Aww hun. Big hugs! I agree with the others that your OH needs a kick up the arse and a good, frank but calm sit down talk.

This was something I found helped me when I was feeling over whelmed with the needs of my DD (I hope I'm allowed to post the link - apologies if not):

https://m.huffpost.com/us/entry/4900686
 
Aww hun. Big hugs! I agree with the others that your OH needs a kick up the arse and a good, frank but calm sit down talk.

This was something I found helped me when I was feeling over whelmed with the needs of my DD (I hope I'm allowed to post the link - apologies if not):

https://m.huffpost.com/us/entry/4900686

That's beautiful :) I never feel overwhelmed by my son...I know how precious every moment is right now. I don't mind extended nursing, feeding to sleep, getting shoved off the bed because he's a bed hog...I cherish every second. And I cherish that it's me he needs :) My husband is missing all those moments :( and I do feel overwhelmed by my husband needing me. But never by my baby :)
 
Aww hun. Big hugs! I agree with the others that your OH needs a kick up the arse and a good, frank but calm sit down talk.

This was something I found helped me when I was feeling over whelmed with the needs of my DD (I hope I'm allowed to post the link - apologies if not):

https://m.huffpost.com/us/entry/4900686

That's beautiful :) I never feel overwhelmed by my son...I know how precious every moment is right now. I don't mind extended nursing, feeding to sleep, getting shoved off the bed because he's a bed hog...I cherish every second. And I cherish that it's me he needs :) My husband is missing all those moments :( and I do feel overwhelmed by my husband needing me. But never by my baby :)
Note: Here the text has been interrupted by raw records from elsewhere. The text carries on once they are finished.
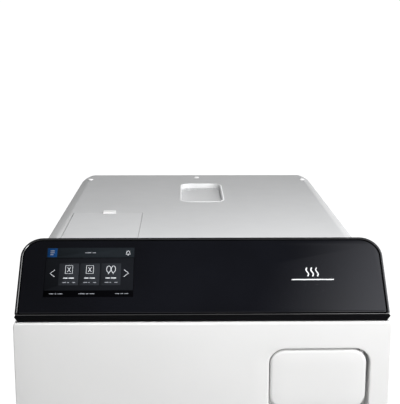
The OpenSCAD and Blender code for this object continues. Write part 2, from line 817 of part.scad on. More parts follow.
module hinge_arms() color("silver") {
    for (z = hinge_zs) {
        difference() {
            union() {
                translate([hinge_x, hinge_y, z - knuckle_h / 2]) cylinder(r = knuckle_r, h = knuckle_h);
                block([hinge_x, hinge_y - 7, z - knuckle_h / 2], [-168, hinge_y - 3, z + knuckle_h / 2]);
            }
            translate([hinge_x, hinge_y, z - 40]) cylinder(r = hinge_pin_r + running, h = 80);
        }
    }
}

module latch_keeper() color("silver") {
    x0 = 176;
    x1 = 204;
    difference() {
        block([x0, hook_y - 12, hook_z0 - 6], [x1, plate_y0, hook_z0 + hook_h + 6]);
        block([x0 - 1, hook_y - 13, hook_z0 - 1.5], [x1 + 1, hook_y + 11, hook_z0 + hook_h + 1.5]);
        translate([shaft_x, hook_y, hook_z0 - 10]) cylinder(r = bolt_r + 0.6, h = 40);
    }
}

module lock_solenoid() color("dimgray") {
    z = lip_z + 2.2;
    difference() {
        translate([shaft_x, hook_y, z]) cylinder(r = 10, h = 22);
        translate([shaft_x, hook_y, z - 1]) cylinder(r = bolt_r + running, h = 20);
    }
}

module lock_bolt() color("silver") {
    translate([shaft_x, hook_y, bolt_z0]) cylinder(r = bolt_r, h = 30);
}

// The door's outline from the front, with round corners, drawn in by an inset
module door_outline(inset) {
    translate([0, (door_top_z + door_low_z) / 2])
        rrect(2 * (door_half - inset), door_top_z - door_low_z - 2 * inset, max(door_r - inset, 1));
}

// The handle pocket's outline, drawn out by a wall
module pocket_outline(wall) {
    translate([(pocket_x0 + pocket_x1) / 2, (pocket_z0 + pocket_z1) / 2])
        rrect(pocket_x1 - pocket_x0 + 2 * wall, pocket_z1 - pocket_z0 + 2 * wall, paddle_r + wall);
}

// Moulded front shell of the door with the handle pocket sunk into it
module door_shell() color("whitesmoke") {
    depth = door_t - 6;
    difference() {
        union() {
            difference() {
                plate_y(front_y, depth) door_outline(0);
                plate_y(front_y + door_wall, depth) door_outline(door_wall);
            }
            plate_y(front_y + 1, pocket_depth + 2) pocket_outline(2.5);
            for (z = [pocket_z1 + 2, pocket_z0 - 2 - boss_h])
                block([shaft_x - 9, front_y + 2, z], [shaft_x + 9, shaft_y + 9, z + boss_h]);
        }
        plate_y(front_y - 1, pocket_depth + 1) pocket_outline(0);
        translate([shaft_x, shaft_y, pocket_z0 - 20]) cylinder(r = shaft_r + running, h = 200);
        block([-door_half - 1, door_y1 - door_step, 0], [door_step_x, door_y1 + 1, 500]);
        for (z = hinge_zs)
            block([-door_half - 1, door_y1 - door_step - 1, z - 26], [hinge_x + 12, door_y1 + 1, z + 26]);
    }
}

module door_liner() color("silver") {
    y = door_y1 - 5.5;
    difference() {
        plate_y(y, 2.5) difference() {
            door_outline(4);
            translate([0, chamber_z]) circle(r = mouth_r + 4);
            translate([155, hook_z0 - 5]) square([50, hook_h + 10]);
        }
        block([-door_half - 1, y - 1, 0], [hinge_x + 14, door_y1 + 1, 500]);
        for (z = hinge_zs) block([-door_half, y - 1, z - 15], [-166, door_y1 + 1, z + 15]);
    }
}

// Pressed steel closure plate with a stiffening rim and a hub that reaches the door's front
module pressure_plate() color("lightsteelblue") {
    y = door_y1 - 11;
    hub = front_y + door_wall + 0.2 - y;
    rim_r = mouth_r - 0.5;
    translate([0, y, chamber_z]) rotate([-90, 0, 0]) rotate_extrude($fn = 96)
        polygon([[0, 2], [60, 2], [80, 4.5], [118, 4.5], [126, 9.5], [126, 12.5], [rim_r, 12.5],
            [rim_r, 0], [rim_r - 2, 0], [rim_r - 2, 9.5], [132, 9.5], [124, 0], [12, 0],
            [12, hub], [0, hub]]);
}

// Lip seal held on the closure plate's rim
module door_gasket() color("firebrick") {
    translate([0, door_y1 + 1.5, chamber_z]) rotate([-90, 0, 0]) rotate_extrude($fn = 96)
        polygon([[chamber_r + 0.5, 0], [mouth_r - 2.5, 0], [mouth_r - 2.5, 3], [mouth_r - 5, 5.2],
            [chamber_r + 3, 5.2], [chamber_r + 0.5, 3]]);
}

module handle_paddle() color("whitesmoke") {
    y = front_y + 0.5;
    x1 = paddle_x + paddle_w / 2;
    difference() {
        union() {
            plate_y(y, 5) translate([paddle_x, paddle_z]) rrect(paddle_w, paddle_h, paddle_r);
            translate([shaft_x, shaft_y, paddle_z - paddle_h / 2 + 16]) cylinder(r = 6.5, h = paddle_h - 32);
            // Finger lip turned back along the free edge
            block([paddle_x - paddle_w / 2 + 4, y + 4, paddle_z - 20],
                [paddle_x - paddle_w / 2 + 8, y + 12, paddle_z + 20]);
        }
        translate([shaft_x, shaft_y, 0]) cylinder(r = shaft_r + running, h = 500);
        block([x1 + 0.8, y - 1, 0], [x1 + 20, y + 40, 500]);
    }
}

module handle_shaft() color("silver") {
    translate([shaft_x, shaft_y, shaft_z0]) cylinder(r = shaft_r, h = shaft_z1 - shaft_z0);
}

// Arm on the handle's shaft that ends in a fork round the lock bolt
module latch_hook() color("silver") {
    z1 = hook_z0 + hook_h;
    difference() {
        union() {
            translate([shaft_x, shaft_y, hook_z0]) cylinder(r = 7.5, h = hook_h);
            block([shaft_x - 5, shaft_y + 2, hook_z0], [shaft_x + 5, hook_y - 10, z1]);
            block([shaft_x - 9, hook_y - 10, hook_z0], [shaft_x + 9, hook_y + 6, z1]);
        }
        translate([shaft_x, shaft_y, 0]) cylinder(r = shaft_r + running, h = 500);
        block([shaft_x - fork_slot, hook_y - fork_slot, hook_z0 - 1],
            [shaft_x + fork_slot, hook_y + 7, z1 + 1]);
    }
}

base_pan();
feet();
cabinet_cover();
rear_panel();
front_plate();
front_bezel();
lower_trim();
fascia_housing();
fascia_glass();
display_module();
display_board();
main_board();
power_supply();
chamber_vessel();
chamber_flange();
band_heaters();
insulation_jacket();
chamber_saddles();
tray_rack();
tray_1();
tray_2();
tray_3();
tray_4();
reservoir_tank();
fill_well();
fill_lid();
fill_lid_pin();
hatch_well();
access_hatch();
hatch_tab();
hatch_pin();
air_filter();
fill_valve();
vent_valve();
condenser();
fan_housing();
fan_rotor();
fan_guard();
power_inlet();
switch_body();
power_rocker();
fuse_holders();
drain_spigot();
relief_valve();
relief_ring();
cover_screws();
hinge_brackets();
hinge_pins();
hinge_arms();
latch_keeper();
lock_solenoid();
lock_bolt();
door_shell();
door_liner();
pressure_plate();
door_gasket();
handle_paddle();
handle_shaft();
latch_hook();
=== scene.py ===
import math

import bmesh
import bpy
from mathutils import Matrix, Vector


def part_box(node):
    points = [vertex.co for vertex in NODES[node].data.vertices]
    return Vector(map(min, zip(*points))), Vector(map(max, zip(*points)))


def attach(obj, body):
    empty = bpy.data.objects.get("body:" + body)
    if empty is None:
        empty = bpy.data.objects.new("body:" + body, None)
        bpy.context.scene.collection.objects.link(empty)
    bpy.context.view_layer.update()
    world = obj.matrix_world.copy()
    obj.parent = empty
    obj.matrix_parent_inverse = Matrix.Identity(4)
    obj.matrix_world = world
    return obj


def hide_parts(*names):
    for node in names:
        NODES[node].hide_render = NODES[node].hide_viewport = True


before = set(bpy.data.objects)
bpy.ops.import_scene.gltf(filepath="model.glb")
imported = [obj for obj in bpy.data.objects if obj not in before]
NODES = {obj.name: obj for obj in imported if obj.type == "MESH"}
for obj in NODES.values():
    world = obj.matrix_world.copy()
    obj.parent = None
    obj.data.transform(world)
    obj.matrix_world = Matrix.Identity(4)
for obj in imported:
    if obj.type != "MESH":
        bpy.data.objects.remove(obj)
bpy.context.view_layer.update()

MM = 0.001

# ---------------------------------------------------------------- places, from the frame
HOUSING_LO, HOUSING_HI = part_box("fascia_housing")
DOOR_LO, DOOR_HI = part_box("door_shell")
COVER_LO, COVER_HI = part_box("cabinet_cover")
PADDLE_LO, PADDLE_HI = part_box("handle_paddle")
LID_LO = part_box("fill_lid")[0]
WELL_LO, WELL_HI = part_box("fill_well")
HATCH_LO, HATCH_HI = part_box("access_hatch")
TAB_LO, TAB_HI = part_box("hatch_tab")
SHAFT_LO, SHAFT_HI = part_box("handle_shaft")

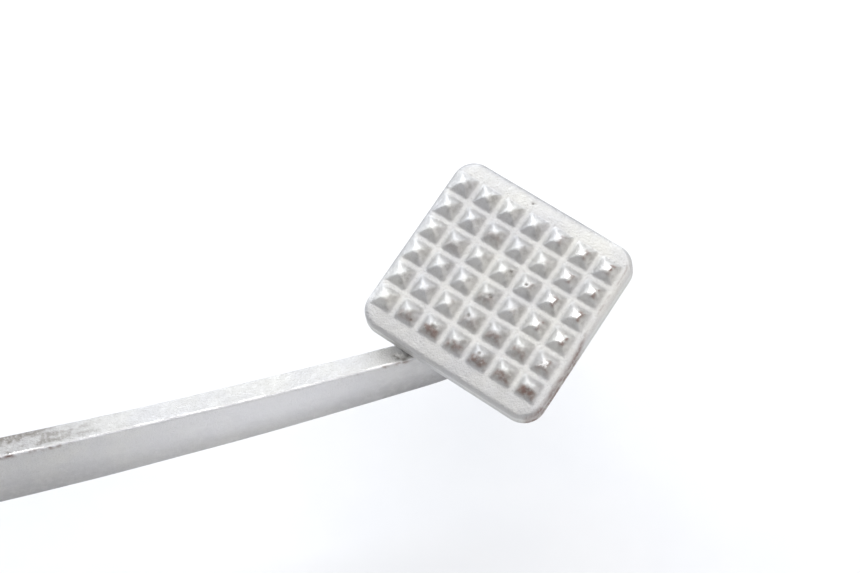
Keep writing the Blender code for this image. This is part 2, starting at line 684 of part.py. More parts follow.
def make_pushrod(finishes, clevis_axis):
    ease = 0.5 * MM
    top = -CLEVIS_SLOT_DEPTH - 1.0 * MM
    rings = [
        (0, ROD_END_Z, ROUND), (ROD_RADIUS - ease, ROD_END_Z, ROUND), (ROD_RADIUS, ROD_END_Z + ease, ROUND),
        (ROD_RADIUS, top - ease, ROUND), (ROD_RADIUS - ease, top, ROUND), (0, top, ROUND),
    ]
    pushrod = add_object("pushrod", lathe(rings, COARSE), finishes["zinc"], clevis_axis)
    pushrod.rotation_euler = (math.pi / 2, 0, 0)
    nut_top = -CLEVIS_LENGTH - GAP
    locknut = add_object("clevis_locknut", nut(ROD_RADIUS + GAP, NUT_FLATS, nut_top - NUT_HEIGHT, nut_top),
                         finishes["zinc"], clevis_axis)
    locknut.rotation_euler = (math.pi / 2, 0, 0)


def main():
    clear_scene()
    finishes = make_finishes()
    frame_side = empty("frame_side", (0, 0, 0))
    pivot = empty("pivot_axis", (0, 0, 0))
    stop_axis = empty("stop_axis", (STOP_X, STOP_Y, 0))
    clevis_axis = empty("clevis_axis", (PIN_X, ARM_Y, 0))
    stop_axis.parent = pivot
    clevis_axis.parent = pivot

    make_pivot_fixings(finishes, frame_side)
    make_pivot_bolt(finishes, frame_side)
    wire("return_spring", spring_path(), WIRE_RADIUS, 2, finishes["spring_steel"], frame_side)

    make_boss(finishes, pivot)
    make_bush("bush_inboard", BUSH_FLANGE_Y, 1, finishes, pivot)
    make_bush("bush_outboard", SLEEVE_END_Y - GAP, -1, finishes, pivot)
    make_seal("seal_inboard", BUSH_FLANGE_Y, INNER_WASHER_RADIUS, finishes, pivot)
    make_seal("seal_outboard", OUTER_FLANGE_Y, WASHER_RADIUS, finishes, pivot)
    make_grease_nipple(finishes, pivot)
    make_arm(finishes, pivot)
    make_pad(finishes, pivot)
    make_rod_lever(finishes, pivot)
    for word, side in (("near", -1), ("far", 1)):
        make_pad_weld("pad_weld_" + word, side, finishes, pivot)
        make_ring_weld("boss_weld_" + word, side, 0, FRONT_WELD_SPAN, finishes, pivot)
        make_ring_weld("rod_lever_weld_" + word, side, math.pi, REAR_WELD_SPAN, finishes, pivot)
    make_stop(finishes, pivot, stop_axis)

    make_clevis(finishes, clevis_axis)
    make_clevis_pin(finishes, clevis_axis)
    make_pushrod(finishes, clevis_axis)


main()
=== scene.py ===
import json
import math
import random

import bmesh
import bpy
import numpy as np
from mathutils import Matrix, Vector, noise


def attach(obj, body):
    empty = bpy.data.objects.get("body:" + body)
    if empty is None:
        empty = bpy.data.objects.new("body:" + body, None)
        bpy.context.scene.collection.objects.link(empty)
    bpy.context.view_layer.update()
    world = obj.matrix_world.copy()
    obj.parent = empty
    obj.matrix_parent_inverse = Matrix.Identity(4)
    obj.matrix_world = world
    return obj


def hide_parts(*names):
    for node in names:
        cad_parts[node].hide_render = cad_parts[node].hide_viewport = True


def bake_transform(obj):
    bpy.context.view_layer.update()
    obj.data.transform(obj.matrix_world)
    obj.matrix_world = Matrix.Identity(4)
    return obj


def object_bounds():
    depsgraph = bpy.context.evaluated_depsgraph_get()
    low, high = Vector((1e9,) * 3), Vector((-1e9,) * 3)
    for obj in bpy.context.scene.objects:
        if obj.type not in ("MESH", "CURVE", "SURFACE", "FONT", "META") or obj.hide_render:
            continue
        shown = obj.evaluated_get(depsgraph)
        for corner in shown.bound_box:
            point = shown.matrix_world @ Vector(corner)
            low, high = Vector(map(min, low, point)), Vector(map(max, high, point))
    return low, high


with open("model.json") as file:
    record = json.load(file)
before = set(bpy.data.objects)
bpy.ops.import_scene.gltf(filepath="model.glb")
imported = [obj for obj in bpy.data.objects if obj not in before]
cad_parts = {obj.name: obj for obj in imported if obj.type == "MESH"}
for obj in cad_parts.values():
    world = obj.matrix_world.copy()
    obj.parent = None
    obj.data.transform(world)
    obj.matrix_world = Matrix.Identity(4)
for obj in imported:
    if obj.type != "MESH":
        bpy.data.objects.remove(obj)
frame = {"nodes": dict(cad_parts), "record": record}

CAD_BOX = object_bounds()
MM = 0.001
GAP = 0.3                    # between neighbouring pieces, in millimetres like all sizes below

# Camera: held level, looking down at the pad
CAMERA_AZIMUTH = math.radians(-11.8)
CAMERA_ELEVATION = math.radians(50.0)
CAMERA_DISTANCE = 324.0 * MM
CAMERA_LENS = 58.6
CAMERA_AIM_OFFSET = Vector((-15.0, 2.8, -0.3)) * MM     # from the pad's centre

# Foot pad. Its own axes: x along the rows of studs, z out of its top face.
PAD_CENTRE = Vector((185.4, 38.6, 23.3)) * MM
PAD_LEAN = math.radians(22.4)
PAD_TIP_BACK = math.radians(-10.4)
PAD_TWIST = math.radians(-45.0)
PAD_THICKNESS = 5.7
PAD_LEFT, PAD_RIGHT = -23.9, 25.0
PAD_NEAR, PAD_FAR = -24.0, 23.7
PAD_CORNER = 5.6
PAD_ROUNDING = 1.25
PAD_DRAFT = 0.25
PAD_GRID = 0.21
STUD_COLUMNS, STUD_ROWS = 7, 6
STUD_PITCH = 6.6
STUD_HALF_BASE = 2.7
STUD_PEAK = 2.75             # of the sharp pyramid, before its tip is worn
STUD_TOP = 2.2               # the tallest that a worn tip is left
STUD_ARCH = 0.76             # below 1, a face is steep at its foot and flatter at its tip
STUD_HOLLOW = 0.25           # how far each face is hollowed between its ridges
WEAR_SLOPE = 0.28            # worn tips fall away towards the back of the pad
POCKET_DEPTH = 0.2           # of the square hollow each stud stands in
POCKET_EDGE = 1.07           # where the hollow ends, in half bases from the stud's middle
PAINT_BLUR = 0.23            # how far thick paint rounds the studs off

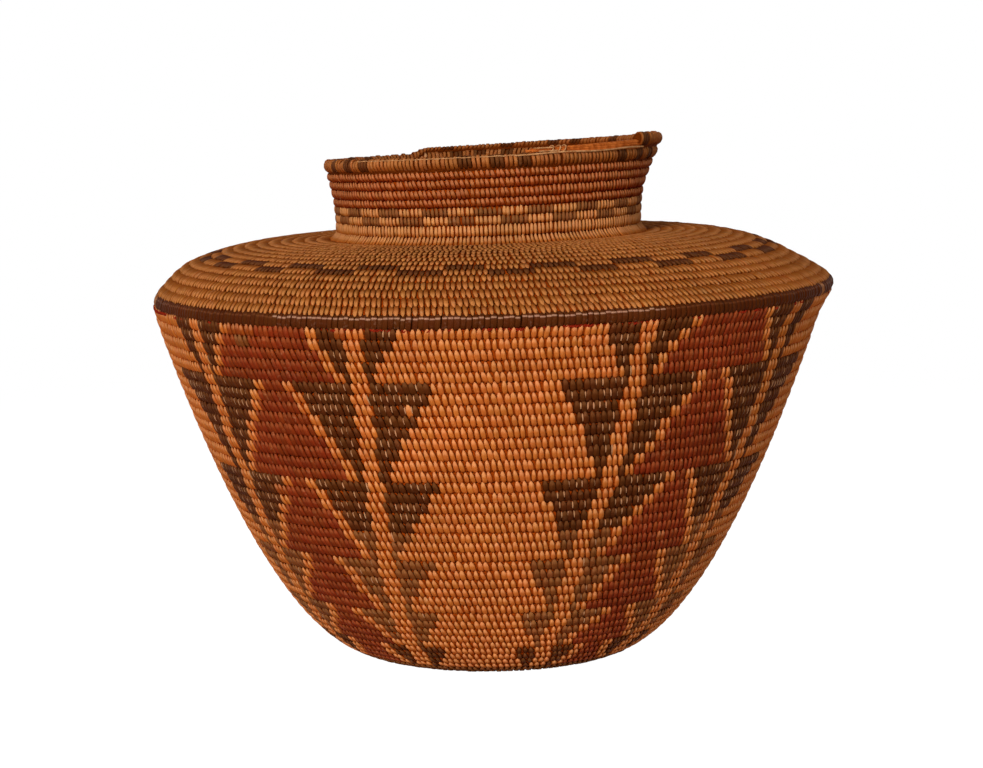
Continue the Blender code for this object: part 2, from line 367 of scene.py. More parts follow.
def strand_mesh(stitches, stations, thickness=STRAND_THICKNESS, inside=0.0):
    """Bend blank strands onto the coil.

    Each station of the table is the rise off the middle of the course, as a share of the
    course, the drift to the right and the half width, as shares of the pitch, the height off
    the outer shape in millimetres, and the painted light there, from 0 for painted shade to 1
    for a painted highlight.
    Strands on the inner face lie at a depth inside the outer shape.
    """
    table = np.array(stations)
    mesh = blank_strands(stitches.count, len(table))
    blank = read_points(mesh)
    index = np.rint(blank[:, 0]).astype(int)
    corner = np.rint((blank[:, 0] - index) / BLANK_STEP + 1.5).astype(int)
    level = np.rint(blank[:, 2]).astype(int)
    under = blank[:, 1] < 0.5
    # The last column is painted light: a painted highlight at the lit end, painted shade at the
    # shaded end
    rise, drift, half, height, painted_light = table[level].T
    height = height / 1000
    course = (stitches.high - stitches.low)[index]
    run = np.gradient(table[:, 0]) * course.mean()
    climb = np.gradient(table[:, 3]) / 1000
    out = np.stack([climb, -run], axis=1) / np.hypot(run, climb)[:, None]
    drop = np.where(under, thickness, 0)
    middle = (stitches.low + stitches.high)[index] / 2
    length = middle + (rise * stitches.reach[index] + stitches.slide[index]) * course
    length = length - out[level, 0] * drop
    height = height - out[level, 1] * drop + stitches.lift[index]
    if inside:
        height = -inside - height
        mesh.flip_normals()
    across = CORNER_REACH[corner]
    aside = drift * stitches.slant[index] + stitches.shift[index]
    aside = aside + across * half * stitches.width[index]
    angle = angle_of(stitches.turn[index]) + aside * math.tau / stitches.rate[index]
    write_points(mesh, coil.place(length, height, angle))
    along = level / (len(table) - 1)
    point_attribute(mesh, "strand_place", np.stack([across, along, painted_light], axis=1))
    point_attribute(mesh, "strand_tone", stitches.tone[index])
    first_corner, verts = read_faces(mesh)
    owner = index[verts[first_corner]]
    kinds = np.unique(stitches.kind)
    mesh.polygons.foreach_set("material_index",
                              np.searchsorted(kinds, stitches.kind[owner]).astype(np.int32))
    lay_out_strands(mesh, stitches.count, first_corner, verts, index, corner, level, len(table))
    return mesh, kinds


# Strips of strands on the map, as a share of the root of their number
STRIP_SHARE = 0.62
# In a strand's cell: start and width of its seen faces and of its underside, start and height
# of both, and how far the ends stand out
SEEN_CELL = (0.04, 0.74)
UNDER_CELL = (0.84, 0.12)
CELL_RUN = (0.05, 0.9)
CELL_CAP = 0.03


def lay_out_strands(mesh, count, first_corner, verts, index, corner, level, stations):
    """Give each strand its own cell of the OFBake map."""
    strips = max(1, round(STRIP_SHARE * math.sqrt(count)))
    per_strip = math.ceil(count / strips)
    face = np.repeat(np.arange(len(first_corner)), np.diff(np.append(first_corner, len(verts))))
    cell, side, step = index[verts], corner[verts], level[verts]
    cap = np.minimum.reduceat(step, first_corner) == np.maximum.reduceat(step, first_corner)
    whole = ((np.minimum.reduceat(side, first_corner) == 0)
             & (np.maximum.reduceat(side, first_corner) == 3))
    under = (whole & ~cap)[face]
    u = np.where(under, UNDER_CELL[0] + side / 3 * UNDER_CELL[1],
                 SEEN_CELL[0] + side / 3 * SEEN_CELL[1])
    v = CELL_RUN[0] + step / (stations - 1) * CELL_RUN[1]
    cap_step = np.where(np.isin(side, (1, 2)), CELL_CAP, 0)
    v = np.where(cap[face], v + np.where(step == 0, -cap_step, cap_step), v)
    bake_map(mesh, (cell % per_strip + u) / per_strip, (cell // per_strip + v) / strips)


BUNDLE_SIDES = 8
# Depth at which the bundle's top lies below the outer shape
BUNDLE_CREST = 0.00045
BUNDLE_STEP = 0.0035
# A band has at least so many steps, counted at no smaller a radius than this
FEWEST_STEPS = 12
SMALLEST_RADIUS = 0.02
# Width of the bundle's strips on the map, in metres, and their margin as a share of it
STRIP_WIDTH = 0.012
STRIP_MARGIN = 0.04
MERGE_REACH = 0.000001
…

I'm sorry I hope I didn't offend you - it wasn't what I intended :flower: I hope things improve with your DH soon x
 
I figure plenty of us can relate here.

I'm so tired of having to give so much of myself. Every breath I take, 24/7, goes to my son. I carry him everywhere. Getting to go to the bathroom is a luxury, as is showering. In the five seconds when I'm not consumed by my son, I've got two cats begging for attention who desperately miss me. We live with my grandma, and she wants to talk. And my husband wants physical intimacy. I draw one damn breath freely with my son sleeping, and then my husband is moaning for attention because he feels left out. He wants me to jump in bed with him. The house is dirty, the cats need food and water, I haven't showered in days, I have to pee, I really want to grab a bite without my son gabbing for it, I want to go clean X item that I can't with my son around. I want to brush my hair, all snarled from nursing and playing with my son, and my husband is groping while I'm brushing my hair.

Guess what. In five months since he was born, my husband hasn't once asked to take him. I have to ask him to do so, and then he can't give him back fast enough. Give me a break sometimes, give me a breather and I might be more affectionate!

I don't know how you mothers of multiple babies survive!


put baby in bouncer/swing/highchair, bring into bathroom with you, open the shower a bit so he can see you. now that mines a toddler I just plop her on the tub floor at my feet with some toys. its such a small thing but I feel 10x better like I can cope !


its hard being a mum! I often feel like too little butter spread out on toast. some days even making small talk or smiling at ppl is too much effort I just want to literally bark/growl ppl away, lol


my oh didn't take lo out for very long either at that age, it does get better as they get older, feeds spread out, now they can go out for an afternoon and its great ! it also takes longer for men to get into a groove with lo I think, espec if you are ebf, just takes them longer to find their place/gain the confidence with lo. I remember feeling similar when my lo was that age :hugs:

:hugs:
 
I've got two and I constantly feel bad that my oldest is pushed away at times. I know what you mean about the shower bit. When it comes down to it, if I really need to, I just hand DS off to OH. "I need to do x, take him for me" and walk off. We have a "nose goes" type game for changing dirty diapers as well.
 
Aww hun. Big hugs! I agree with the others that your OH needs a kick up the arse and a good, frank but calm sit down talk.

This was something I found helped me when I was feeling over whelmed with the needs of my DD (I hope I'm allowed to post the link - apologies if not):

https://m.huffpost.com/us/entry/4900686

That's beautiful :) I never feel overwhelmed by my son...I know how precious every moment is right now. I don't mind extended nursing, feeding to sleep, getting shoved off the bed because he's a bed hog...I cherish every second. And I cherish that it's me he needs :) My husband is missing all those moments :( and I do feel overwhelmed by my husband needing me. But never by my baby :)

I'm sorry I hope I didn't offend you - it wasn't what I intended :flower: I hope things improve with your DH soon x

No offense, I was just musing. I'm lucky with my boy.